-Fiscal Cliff talks pushed back to after Christmas – impasse an opportunity to add to USD shorts
FX markets entered a risk-off tone overnight with US House Speaker Boehner having delayed the vote on tax increases for high-income earners. The USD is bid this morning although EURUSD and GBPUSD remain within their trading ranges of the week. Boehner’s announcement brings the US economy closer to going over the cliff in the New Year with talks not restarting until 27 December, providing only a few days for further discussions. However, while there is nervousness from the apparent set-back in the fiscal-cliff talks, an agreement remains likely by the end of the year. Furthermore, our FX positioning analysis shows that investors are currently running only light risk-on positions due to the lingering uncertainty around the cliff. This in our view limits scope for the market to sell-off. We therefore view that a rebound in the USD over the holiday period provides an opportunity to add to USD shorts. We favour AUDUSD moving higher in the New Year and also expect the CAD and the GBP to benefit from the USD weakness.
– Solid domestic data signals further CAD gains
Canada’s October retail sales printed a gain of 0.7% m/m versus expectations for a 0.2% m/m increase. This suggests a surprisingly resilient consumer and bodes well for today’s October GDP report where we are sticking with our aboveconsensus 0.3% m/m forecast. This should offer some further support for CAD which remains one of our preferred currencies. Commodity currencies have fallen behind European currencies (EUR, GBP and SEK) this week. We suspect this has to do with relatively heavy long positioning as well as volatility in commodity prices. Gold was a big mover again on Thursday, breaking decisively below its 200-day MA of 1661. Looking ahead to 2013, we believe commodity currencies will benefit from the global search for yield as well as strengthening growth trends in the emerging economies.
– USDJPY still overextended
USDJPY has regained some of the ground lost after yesterday’s BoJ policy announcement which produced an ‘as expected’ JPY 10 trn expansion to the BoJ’s balance sheet but no change to the 1% inflation target. That said, BoJ governor Shirakawa stated that policymakers will review inflation goals at the next policy meeting in January. While markets remain biased for USDJPY upside in the near-term, we continue to note that short-JPY positioning remains extreme and technical momentum indicators are overextended, with the daily RSI of around 78 warning of a potential reversal.
– EURGBP vulnerable to moving lower on any rebound in UK data
Thursday’s UK retail sales release was slightly softer than market expectations.

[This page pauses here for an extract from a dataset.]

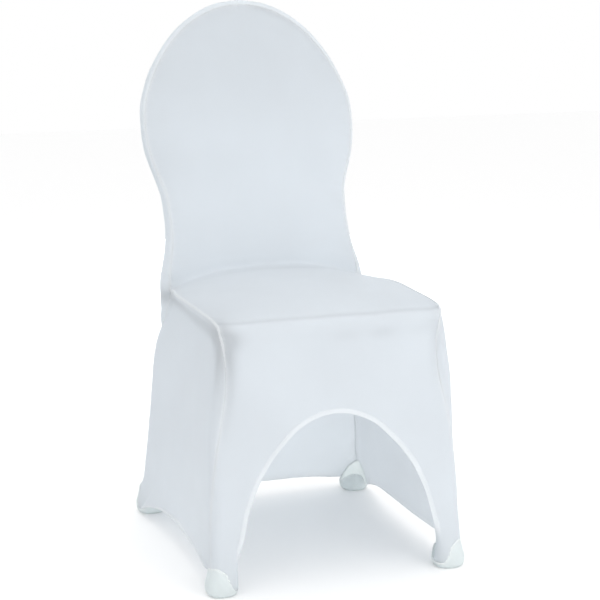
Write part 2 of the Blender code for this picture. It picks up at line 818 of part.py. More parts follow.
def build_cover():
    for old in list(bpy.data.objects):
        bpy.data.objects.remove(old, do_unlink=True)
    home = bpy.data.collections.new("stretch_chair_cover")
    bpy.context.scene.collection.children.link(home)
    holder = bpy.data.objects.new("held_at", None)
    home.objects.link(holder)
    holder.location = (-HELD_AT[0], -HELD_AT[1], -HELD_AT[2])
    spandex = (0.93, 0.94, 0.96)
    front_cloth = material("front_spandex", spandex, 0.72)
    back_cloth = material("back_spandex", spandex, 0.72)
    left_cloth = material("left_spandex", spandex, 0.72)
    right_cloth = material("right_spandex", spandex, 0.72)
    pocket_cloth = material("pocket_cloth", (0.90, 0.94, 0.92), 0.55)

    inner = eased_rows(inner_back_grid(SEAT_ACROSS), 0.0, SEAM_EASE)
    way = inner[1][0] - inner[0][0]
    top = inner[0][0] + way / np.linalg.norm(way) * SEAM_EASE
    inner[0] = [top for point in inner[0]]
    seat = eased_rows(seat_grid(SEAT_ACROSS), 0.0, SEAM_EASE)
    apron = apron_grid(SEAT_ACROSS, APRON_ROWS)
    front_edge = [line[0] for line in apron[:len(SEAT_ACROSS)]]
    upper = inner + seat + [front_edge]
    sheet("front_panel", [upper, transposed(apron)], [0, 2], False, True, front_cloth, home, holder)

    rear_cloth = with_hem(back_panel_grid())
    sheet("back_panel", [rear_cloth], [2], False, True, back_cloth, home, holder)

    right_side = with_hem(side_panel_grid(RIGHT_HEM, False))
    right_side = transposed(eased_rows(transposed(right_side), SEAM_EASE, 0.0))
    sheet("side_panel_right", [right_side], [2], False, False, right_cloth, home, holder)
    left_side = with_hem(side_panel_grid(LEFT_HEM, True))
    left_side = mirrored(transposed(eased_rows(transposed(left_side), SEAM_EASE, 0.0)))
    sheet("side_panel_left", [left_side], [2], True, False, left_cloth, home, holder)

    places = (
        ("foot_pocket_front_left", FRONT_FOOT, FRONT_HEM_TURNS, FRONT_SIDE_TURNS, -1.0),
        ("foot_pocket_front_right", FRONT_FOOT, FRONT_HEM_TURNS, FRONT_SIDE_TURNS, 1.0),
        ("foot_pocket_rear_left", REAR_FOOT, REAR_HEM_TURNS, REAR_SIDE_TURNS, -1.0),
        ("foot_pocket_rear_right", REAR_FOOT, REAR_HEM_TURNS, REAR_SIDE_TURNS, 1.0),
    )
    for name, foot, hem_turns, side_turns, side in places:
        over = side * np.sign(foot[1]) > 0.0
        pocket = pocket_grid(foot, hem_turns, side_turns, side)
        sheet(name, [pocket], [0], over, False, pocket_cloth, home, holder)


build_cover()
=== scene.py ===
"""Stretch cover for a round-backed banquet chair: knitted cloth with its seams, hems and pockets.

Metres, +Z up. The shape is drawn with the floor at the soles of the foot pockets and the seat
facing -Y, then moved so that the origin is where the cover is held.
"""
import bmesh
import bpy
import numpy as np
from mathutils import Matrix, Vector
from mathutils.kdtree import KDTree


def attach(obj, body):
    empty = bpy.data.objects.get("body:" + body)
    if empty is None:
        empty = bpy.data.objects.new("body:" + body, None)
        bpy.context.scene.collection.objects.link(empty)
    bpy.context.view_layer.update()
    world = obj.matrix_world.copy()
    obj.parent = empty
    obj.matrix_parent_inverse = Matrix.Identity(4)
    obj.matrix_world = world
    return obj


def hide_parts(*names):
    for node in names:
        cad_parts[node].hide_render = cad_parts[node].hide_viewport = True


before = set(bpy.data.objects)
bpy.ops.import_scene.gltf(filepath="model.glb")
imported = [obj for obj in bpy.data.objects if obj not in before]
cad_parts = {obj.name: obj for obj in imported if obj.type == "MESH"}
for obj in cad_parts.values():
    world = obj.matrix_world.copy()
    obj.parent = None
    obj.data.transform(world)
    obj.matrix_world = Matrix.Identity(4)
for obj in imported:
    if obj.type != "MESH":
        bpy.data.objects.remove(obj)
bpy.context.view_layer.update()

# Cloth
CLOTH = 0.0012
HEM_CLOTH = 0.0022
HEM_WIDTH = 0.0075
HEM_STEP = 0.0010

# Backrest plane: a point of its middle plane and its lean to the rear
BACK_FOOT = (0.1718, 0.4440)
BACK_LEAN = 0.2671
TOP_RISE = 0.5030
BACK_CROWN = 0.008
REAR_CROWN = 0.003
REAR_CROWN_REACH = 0.1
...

Retail sales ex-fuel were up 0.1% m/m in November (+0.4% expected), while October’s release was revised to -0.5% from -0.7%. We expect any GBP weakness off the back of the release to be limited. We expect that GBPUSD can remain supported as the USD remains under pressure on expectations of progress on the fiscal cliff, while EURGBP is at the top of its trading range since May. Our economists highlight that a pick-up in consumer confidence suggests a recovery in retail sales over the months ahead. On Friday the final GDP is releawsed and the next major data releases will be the PMIs in the New Year. We expect any signs of strength in these data to push EURGBP lower.